Born into the Piikani First Nation in southern Alberta, the performer and teacher was adopted at six weeks old by a family who moved to Terrace in northern B.C. His teen years found him battling addiction and living on the streets of Calgary in the early 2000s.
After his first poetry slam – a competition where the audience gives performers points based on how much they liked their content and delivery – he went on to become the 2013 Vancouver Grand Slam Champion and artist-in-residence at New Westminster Secondary School from 2011 to 2013. He was on the Vancouver Poetry Slam team six times and twice represented Vancouver and Western Canada at the Individual World Poetry Slam. If he’d lived longer, he may have represented Canada at the World Poetry Slam held annually in Paris.

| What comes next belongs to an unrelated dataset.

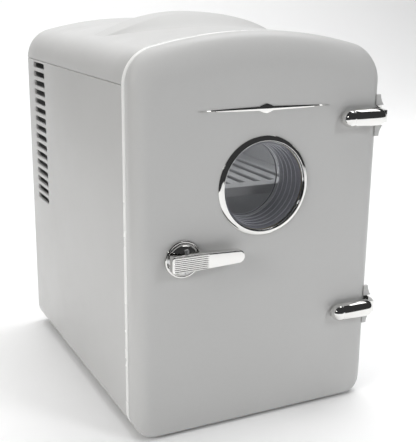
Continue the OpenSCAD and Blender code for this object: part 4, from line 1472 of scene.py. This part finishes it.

Jackson Nyce was also involved in Full Circle, a local arts performance group focusing on Aboriginal stories, worked with the Urban Native Youth Association, and taught at a secondary school.
“He was really just starting to soar before he died,” said Carpentier. “He was already flying with his words and ability to inspire. One of the pieces of his life I know of that he was working on … he was just starting to sing Blackfoot songs, and was exploring his own Blackfoot ways.”
Jackson Nyce was in the midst of a nine-week solo tour of Canada when he was struck and killed by a three-car locomotive in a Toronto train yard last summer. Police ruled it a tragic accident.
“He was truly a trickster warrior spirit with a gentle heart,” Carpentier concluded. “If he saw you he immediately ran over to give you a huge bear hug. If he liked you, he really liked you.”
Close friend Jillian Christmas recalled in The Star that she once discussed legacies with Jackson Nyce. She hoped her poetry would outlive her, but he said helping young people was most important to him. He wanted to make sure they felt empowered, she said.